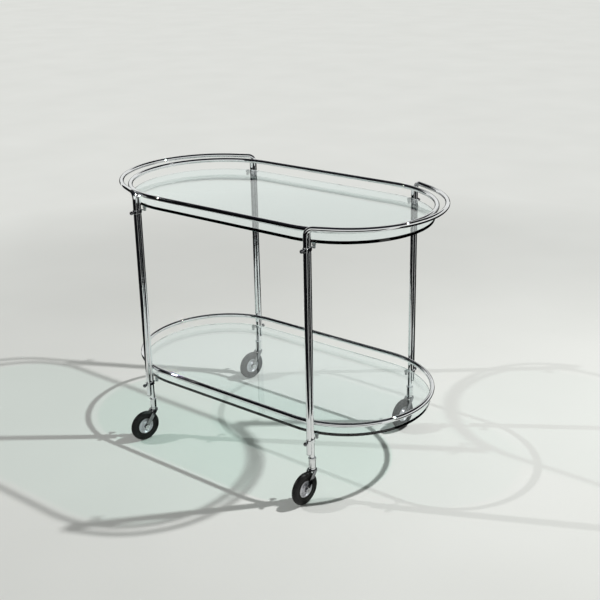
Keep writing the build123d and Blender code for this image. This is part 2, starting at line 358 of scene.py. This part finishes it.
# Glass shelves. Two racetrack sheets of clear float glass with ground and polished edges, lying
# loose on the pads. The green shows where the eye looks along the sheet.
def clear_glass():
    """Clear glass with a body that absorbs red, faint wiping marks, and a light tinted shadow.

    Light on its way to the floor passes straight through, so that it is counted only once.
    """
    material = bpy.data.materials.new("clear_glass")
    material.use_nodes = True
    nodes, links = material.node_tree.nodes, material.node_tree.links
    shader = nodes["Principled BSDF"]
    shader.inputs["Base Color"].default_value = (1.0, 1.0, 1.0, 1)
    shader.inputs["Transmission Weight"].default_value = 1.0
    shader.inputs["IOR"].default_value = 1.52
    marks = nodes.new("ShaderNodeGroup")
    marks.node_tree = handled_surface
    marks.inputs["Smear size"].default_value = 9.0
    marks.inputs["Hairline size"].default_value = 260.0
    gloss = nodes.new("ShaderNodeMapRange")
    gloss.inputs["To Min"].default_value = 0.0
    gloss.inputs["To Max"].default_value = 0.012
    links.new(marks.outputs["Smear"], gloss.inputs["Value"])
    links.new(gloss.outputs["Result"], shader.inputs["Roughness"])
    body = nodes.new("ShaderNodeVolumeAbsorption")
    body.inputs["Color"].default_value = (0.50, 0.85, 0.82, 1)
    body.inputs["Density"].default_value = 18.0
    links.new(body.outputs["Volume"], nodes["Material Output"].inputs["Volume"])
    shade = nodes.new("ShaderNodeBsdfTransparent")
    shade.inputs["Color"].default_value = (0.95, 0.98, 0.965, 1)
    ray_kind = nodes.new("ShaderNodeLightPath")
    from_floor = nodes.new("ShaderNodeMath")
    from_floor.operation = "MAXIMUM"
    passed = nodes.new("ShaderNodeMixShader")
    links.new(ray_kind.outputs["Is Shadow Ray"], from_floor.inputs[0])
    links.new(ray_kind.outputs["Is Diffuse Ray"], from_floor.inputs[1])
    links.new(from_floor.outputs["Value"], passed.inputs["Fac"])
    links.new(shader.outputs["BSDF"], passed.inputs[1])
    links.new(shade.outputs["BSDF"], passed.inputs[2])
    links.new(passed.outputs["Shader"], nodes["Material Output"].inputs["Surface"])
    return material


glass_material = clear_glass()
for name in ("top_glass", "lower_glass"):
    low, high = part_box(name)
    glass_radius = (high[1] - low[1]) / 2
    edge_round = 0.8 * mm
    outline = rounded(
        [(0, low[2]), (glass_radius, low[2]), (glass_radius, high[2]), (0, high[2])], [edge_round] * 2
    )
    plan, facing = racetrack(1.0)
    spine = plan - facing
    grid = np.concatenate(
        [
            spine[None] + outline[:, 0][:, None, None] * facing[None],
            np.broadcast_to(outline[:, 1][:, None, None], (len(outline), len(plan), 1)),
        ],
        2,
    )
    sheet = make_surface(name + "_sheet", [grid], "frame", [name], 30.0)
    sheet.data.materials.append(glass_material)


# Shelf supports. At each leg a chromed strap holds leg and handle together, a through bolt with
# a ball knob clamps them, and the bolt's inner end carries a soft pad under the glass.
strap_outer = tube_radius + 1.65 * mm
strap_inner = tube_radius + 0.05 * mm
bolt_radius = 2.0 * mm
knob_radius = 5.0 * mm
ball_centre = 6.85 * mm
ball_start = -2.44
knob_neck = np.array([(0.1, 0), (0.1, 2.7), (0.6, 3.2), (1.6, 3.2), (2.2, 2.5), (2.8, 2.6)])
bolt_inner_end = -24.5 * mm
pad_radius = 5.0 * mm
pad_foot = 3.8 * mm
pad_offset = 20.5 * mm
cup_height = 6.0 * mm


def strap_grid(corner, level, height):
    """Band with softened edges: a flat section carried round a small racetrack."""
    outward = np.array([0, corners[corner][1], 0])
    across = np.array([-outward[1], 0, 0])
    leg_mid = np.array([*leg_place(corner), level])
    turn = np.linspace(-math.pi / 2, math.pi / 2, 22)
    arc = np.stack([np.cos(turn), np.sin(turn)], 1)
    facing = np.concatenate([arc, -arc])
    base = np.concatenate([0 * arc + [pair_spacing, 0], 0 * arc])
    half = height / 2
    soft = 0.5 * mm
    section = np.array(
        [(strap_inner, -half), (strap_outer - soft, -half), (strap_outer, -half + soft),
         (strap_outer, half - soft), (strap_outer - soft, half), (strap_inner, half)]
    )
    plan = base[None] + section[:, 0][:, None, None] * facing[None]
    return (
        leg_mid
        + plan[..., :1] * outward
        + plan[..., 1:] * across
        + section[:, 1][:, None, None] * np.array([0, 0, 1.0])
    )


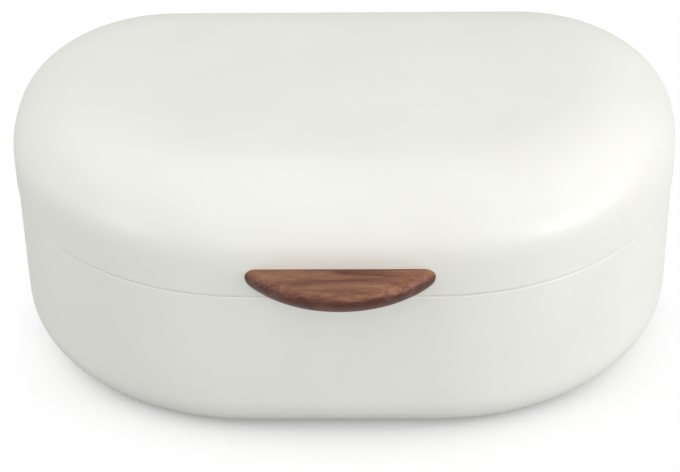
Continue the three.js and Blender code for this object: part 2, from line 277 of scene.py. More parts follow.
# %% Material: oiled walnut
STREAK_LENGTH, STREAK_WIDTH, STREAK_TURN = 48, 6, (0.0, 0.03, 0.035)
FIBRE_LENGTH, FIBRE_WIDTH = 14, 0.9
PORE_LENGTH, PORE_WIDTH, PORE_DEPTH = 5, 0.5, 0.06
# Heights between which painted shade darkens the grip towards its underside
FULL_SHADE_Z, NO_SHADE_Z = 114.5, 118.5
FIBRE_SHARE, SHADE_SHARE = 0.32, 0.19
walnut, tree = new_material("oiled_walnut")
position = add(tree, "TexCoord").outputs["Object"]
along = add(tree, "Mapping", {"Vector": position, "Rotation": STREAK_TURN,
                              "Scale": per_metre(STREAK_LENGTH, STREAK_WIDTH, STREAK_WIDTH)})
fibres = add(tree, "Mapping", {"Vector": position,
                               "Scale": per_metre(FIBRE_LENGTH, FIBRE_WIDTH, FIBRE_WIDTH)})
pores_at = add(tree, "Mapping", {"Vector": position,
                                 "Scale": per_metre(PORE_LENGTH, PORE_WIDTH, PORE_WIDTH)})
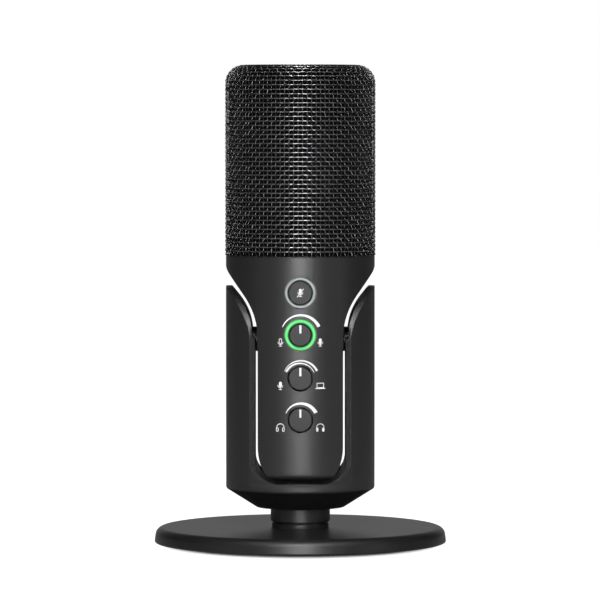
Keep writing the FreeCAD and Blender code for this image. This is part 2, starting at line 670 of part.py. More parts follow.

────────

What you need to do: Reproduce the lines of the entries above exactly, but only from the line containing "Continue the three.js" through the final line.

Full answer:
Continue the three.js and Blender code for this object: part 2, from line 277 of scene.py. More parts follow.
# %% Material: oiled walnut
STREAK_LENGTH, STREAK_WIDTH, STREAK_TURN = 48, 6, (0.0, 0.03, 0.035)
FIBRE_LENGTH, FIBRE_WIDTH = 14, 0.9
PORE_LENGTH, PORE_WIDTH, PORE_DEPTH = 5, 0.5, 0.06
# Heights between which painted shade darkens the grip towards its underside
FULL_SHADE_Z, NO_SHADE_Z = 114.5, 118.5
FIBRE_SHARE, SHADE_SHARE = 0.32, 0.19
walnut, tree = new_material("oiled_walnut")
position = add(tree, "TexCoord").outputs["Object"]
along = add(tree, "Mapping", {"Vector": position, "Rotation": STREAK_TURN,
                              "Scale": per_metre(STREAK_LENGTH, STREAK_WIDTH, STREAK_WIDTH)})
fibres = add(tree, "Mapping", {"Vector": position,
                               "Scale": per_metre(FIBRE_LENGTH, FIBRE_WIDTH, FIBRE_WIDTH)})
pores_at = add(tree, "Mapping", {"Vector": position,
                                 "Scale": per_metre(PORE_LENGTH, PORE_WIDTH, PORE_WIDTH)})
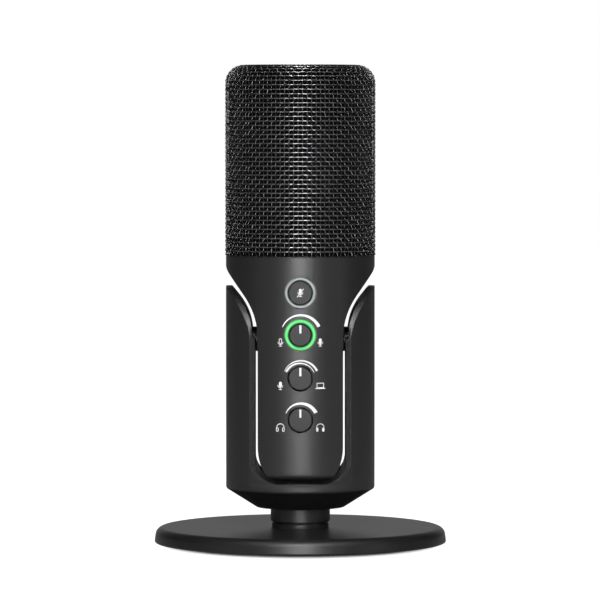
Keep writing the FreeCAD and Blender code for this image. This is part 2, starting at line 670 of part.py. More parts follow.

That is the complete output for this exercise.